Bread dumplings
The beef goulash
Preparation method for bread dumplings
Place the bread rolls in the bowl and chop for 12 sec./speed 6. Transfer to a small bowl and set aside.
Place the parsley and onion in the bowl and chop for 3 sec./speed 6. Scrape down the sides of the bowl with a spatula.
Add the butter and sauté for 3 min./120°C/speed 1, placing the simmering basket on the lid instead of the measuring cup.
Add the milk and heat for 1 min 30 sec./60°C/speed 1.
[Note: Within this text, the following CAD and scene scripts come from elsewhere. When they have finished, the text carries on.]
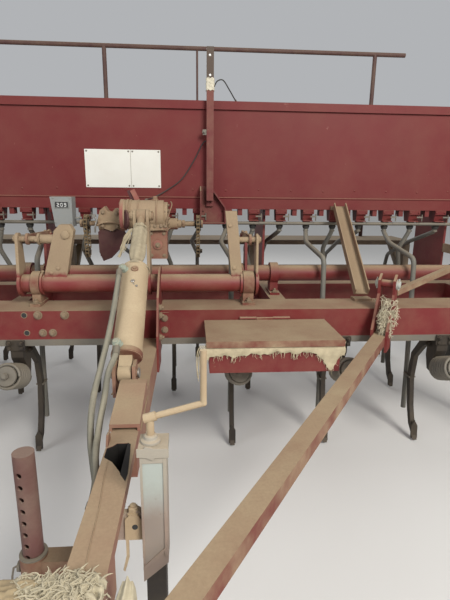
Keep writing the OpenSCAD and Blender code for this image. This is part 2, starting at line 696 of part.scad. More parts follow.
jack_x = 112;
jack_y = -1000;
jack_z0 = 406;
jack_z1 = 722;
module jack_body() {
    half = jack_w / 2;
    lug_x = pole_x + pole_w / 2 - recess_depth;
    color("#a9aaa0") place() {
        difference() {
            union() {
                translate([jack_x - half, jack_y - half, jack_z0]) cube([jack_w, jack_w, jack_z1 - jack_z0]);
                translate([jack_x - half - 3, jack_y - half - 3, jack_z1 - 18]) cube([jack_w + 6, jack_w + 6, 18]);
            }
            translate([jack_x - half + 5, jack_y - half + 5, jack_z0 - 20]) cube([jack_w - 10, jack_w - 10, jack_z1 - jack_z0 + 10]);
            y_plate(jack_y - jack_w, jack_y + jack_w, [[jack_x - half - 5, jack_z0 - 1], [jack_x + half + 5, jack_z0 - 1],
                [jack_x + half + 5, jack_z0 + 54]]);
        }
        difference() {
            union() {
                translate([lug_x, jack_y - 8, 500]) cube([jack_x - half - lug_x, 16, 62]);
                translate([jack_lug_x, jack_y + 8, 552]) rotate([90, 0, 0]) cylinder(h = 16, r = 18);
            }
            translate([jack_lug_x, jack_y + 20, 524]) rotate([90, 0, 0]) cylinder(h = 40, r = 6);
        }
    }
}
module jack_crank() {
    foot_x = jack_x - 6;
    arm = [foot_x, jack_y, jack_z1 + 52];
    bend = [jack_x + 99, jack_y, jack_z1 + 80];
    color("#9c7a62") place() {
        rod_between([foot_x, jack_y, jack_z1], arm + [0, 0, 5], 8);
        rod_between(arm, bend, 6.5);
        translate(bend) sphere(r = 7);
        rod_between(bend, bend + [0, 0, 110], 6.5);
    }
}
module jack_leg() {
    leg = jack_w / 2 - 5 - gap;
    color("#4d4a46") place() {
        difference() {
            translate([jack_x - leg, jack_y - leg, 12]) cube([2 * leg, 2 * leg, 560]);
            translate([jack_x - leg + 5, jack_y - leg + 5, 200]) cube([2 * leg - 10, 2 * leg - 10, 400]);
        }
        translate([jack_x - 60, jack_y - 60, 0]) cube([120, 120, 12]);
    }
}

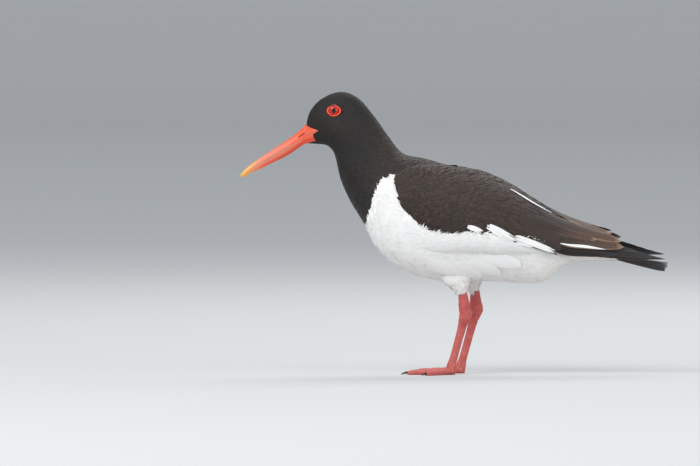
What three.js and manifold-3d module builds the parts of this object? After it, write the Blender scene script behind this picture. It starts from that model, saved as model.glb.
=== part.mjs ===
// An oystercatcher standing still, life size, in millimetres with +Z up.
// The bird faces -X and its left side faces -Y. The floor is z = 0 and the origin is under its middle.
import * as THREE from "three";
import Module from "manifold-3d";

const wasm = await Module();
wasm.setup();
const { Manifold, Mesh: SolidMesh } = wasm;

// Driving sizes
const GAP = 0.3; // between touching nodes
const BODY_SIDES = 32;
const BODY_RINGS = 30;
const UPPER_ROUNDNESS = 1.9; // exponent of the section above its widest point, 2 is an ellipse
const LOWER_ROUNDNESS = 2.15;
const WIDEST_AT = 0.46; // share of the section's height, from below
const EYE = { x: -114.4, z: 253.2, radius: 6.0, y: 10.6 };
const EYE_RING = { length: 14.0, height: 11.6, thick: 1.5 };
const LEG_SPREAD = 19; // each leg's distance from the middle plane
const TARSUS_DEPTH = 8.4;
const TARSUS_WIDTH = 6.0;
const THIGH_END = 12; // the thigh's feathers end this far under the knee
const NOSTRIL = { x: -145, y: 5.6, z: 229.6, length: 9, deep: 3.2, tall: 0.9, lean: 33 };
const PRIMARIES_START = 86.3; // where the folded primaries come out from under the coverts

// Where the body is parted into nodes: a point in the middle plane and the way the cut faces.
const CUTS = {
  head: { at: [-95, 0, 224], facing: [58, 0, -30] },
  neck: { at: [-66.8, 0, 178.2], facing: [67.5, 0, -37.5] },
  torso: { at: [95, 0, 120], facing: [1, 0, 0] },
};

// Side outline of the body from the bill's root to the tail's root:
// back [x, z], underside [x, z] and half the width of the section through both.
const BODY = [
  { back: [-141, 240], under: [-143, 221.5], half: 6.5 },
  { back: [-136.5, 253.5], under: [-131.5, 221], half: 11.5 },
  { back: [-125, 265], under: [-121, 219.5], half: 15.5 },
  { back: [-107.5, 271], under: [-114.5, 213], half: 17 },
  { back: [-91, 265], under: [-111.5, 202.5], half: 17 },
  { back: [-76, 248], under: [-107.5, 186], half: 19 },
  { back: [-62.5, 229], under: [-98.5, 166], half: 23.5 },
  { back: [-48, 212], under: [-85.5, 144.5], half: 31 },
  { back: [-27, 207], under: [-72, 119], half: 38.5 },
  { back: [-1, 199.5], under: [-45, 99], half: 43.5 },
  { back: [26, 194], under: [-8.5, 89], half: 44.5 },
  { back: [53, 178], under: [31.5, 89.3], half: 41.5 },
  { back: [79.5, 160], under: [65.5, 87.8], half: 34 },
  { back: [93, 151], under: [85.5, 88.3], half: 29 },
  { back: [107, 141], under: [99, 98.6], half: 23.5 },
  { back: [125, 130], under: [116, 107.4], half: 18 },
  { back: [143, 119.5], under: [143, 109.4], half: 14 },
];

// The surface on which a folded wing's feathers lie, at stations along X: the height of the top,
// of the widest line and of the lower edge, half the width, and where the wing's upper edge
// lies, in degrees from the top.
const CLOAK = [
  { x: -60, top: 203, waist: 172, half: 34, low: 158, edge: 52 },
  { x: -41, top: 208.5, waist: 165, half: 43, low: 145, edge: 44 },
  { x: -17, top: 203.5, waist: 152, half: 48.5, low: 135, edge: 26 },
  { x: 7, top: 199.5, waist: 143, half: 50.5, low: 134.5, edge: 15 },
  { x: 31, top: 193.5, waist: 138, half: 49.5, low: 133.5, edge: 8 },
  { x: 55, top: 182, waist: 134, half: 46, low: 130, edge: 2.5 },
  { x: 79, top: 167, waist: 129, half: 39.5, low: 124, edge: 1.5 },
  { x: 103, top: 153.5, waist: 121, half: 31, low: 116.5, edge: 1.5 },
  { x: 127, top: 144, waist: 116, half: 23.5, low: 114.5, edge: 1.5 },
  { x: 151, top: 136, waist: 113.5, half: 17, low: 112.5, edge: 2 },
  { x: 175, top: 126.5, waist: 112, half: 11.5, low: 111, edge: 3 },
  { x: 205, top: 117, waist: 110, half: 6.5, low: 109, edge: 4 },
];

const COLOURS = {
  black: new THREE.MeshStandardMaterial({ color: 0x2b2725, roughness: 0.85 }),
  white: new THREE.MeshStandardMaterial({ color: 0xe9e6e0, roughness: 0.9 }),
  bill: new THREE.MeshStandardMaterial({ color: 0xe8552e, roughness: 0.4 }),
  leg: new THREE.MeshStandardMaterial({ color: 0xc8504a, roughness: 0.6 }),
  claw: new THREE.MeshStandardMaterial({ color: 0x2a1d1a, roughness: 0.5 }),
  eye: new THREE.MeshStandardMaterial({ color: 0xb01208, roughness: 0.08 }),
};

// Small helpers

const along = (a, b, t) => a + (b - a) * t;
const radians = (degrees) => (degrees * Math.PI) / 180;
const signedPower = (value, power) => Math.sign(value) * Math.abs(value) ** power;

// A smooth curve through rows of three numbers, asked by row number, whole or not.
function smoothRows(rows) {
  const curve = new THREE.CatmullRomCurve3(
    rows.map((row) => new THREE.Vector3(...row)),
    false,
    "catmullrom",
    0.5,
  );
  return (index) => curve.getPoint(index / (rows.length - 1)).toArray();
}

// A closed solid from rings that each hold the same number of points, in order.
function solidFromRings(rings) {
  const sides = rings[0].length;
  const points = rings.flat();
  const faces = [];
  for (let i = 0; i < rings.length - 1; i += 1) {
    for (let j = 0; j < sides; j += 1) {
      const next = (j + 1) % sides;
      const [a, b] = [i * sides + j, i * sides + next];
      faces.push([a, b, b + sides], [a, b + sides, a + sides]);
    }
  }
  for (const [ring, start] of [
    [rings[0], 0],
    [rings.at(-1), (rings.length - 1) * sides],
  ]) {
    const middle = [0, 1, 2].map((k) => ring.reduce((sum, p) => sum + p[k], 0) / sides);
    const centre = points.push(middle) - 1;
    for (let j = 0; j < sides; j += 1) {
      const edge = [start + j, start + ((j + 1) % sides)];
      faces.push(start === 0 ? [edge[1], edge[0], centre] : [edge[0], edge[1], centre]);
    }
  }
  return solidFromFaces(points, faces);
}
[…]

Add the chopped bread rolls, eggs, salt, and pepper, then mix for 20 sec./reverse/speed 3. Transfer to a bowl and mix with a spatula. Wash the mixing bowl.
The beef goulash and the steamed dumplings
Add the beef and sauté for 5 min./120°C/reverse/spoon speed, placing the simmering basket on the lid instead of the measuring cup.
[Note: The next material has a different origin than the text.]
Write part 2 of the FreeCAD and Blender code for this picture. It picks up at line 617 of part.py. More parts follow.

Add the tomato paste, crushed tomatoes, red wine, sweet paprika, salt, black pepper, cumin, bay leaves, and cloves, then cook for 40 min./100°C/reverse/speed 1, placing the simmering basket on the lid instead of the measuring cup. Meanwhile, lightly grease the Varoma dish and tray. With wet hands, form 16–18 dumplings from the prepared mixture and place them in the greased Varoma dish and tray.
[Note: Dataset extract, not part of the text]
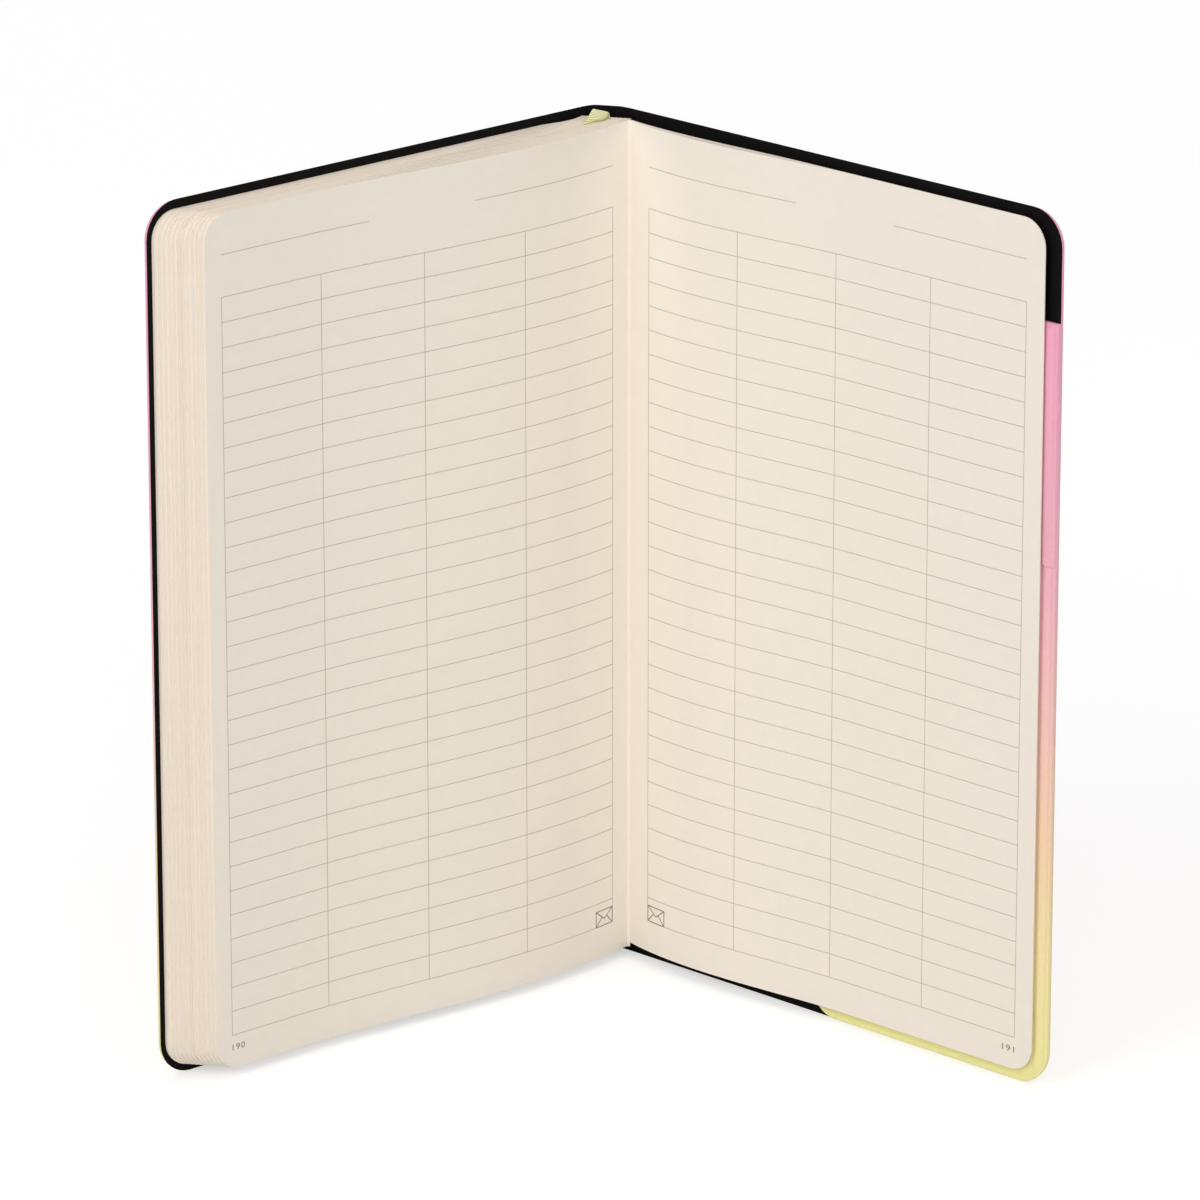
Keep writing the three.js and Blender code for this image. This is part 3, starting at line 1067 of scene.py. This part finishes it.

Add 100 g water, position the Varoma, and steam for 20 min./Varoma/reverse/speed 1. Set the Varoma aside.
Place a container on the lid of the mixing bowl and weigh in the flour and 50 g water. Mix the flour with the water.
Add the flour and water mixture, 150 g water, and the bell peppers to the bowl, reposition the Varoma, and cook for 8 min./90°C/reverse/speed 1. Season the goulash to taste and serve hot with the dumplings.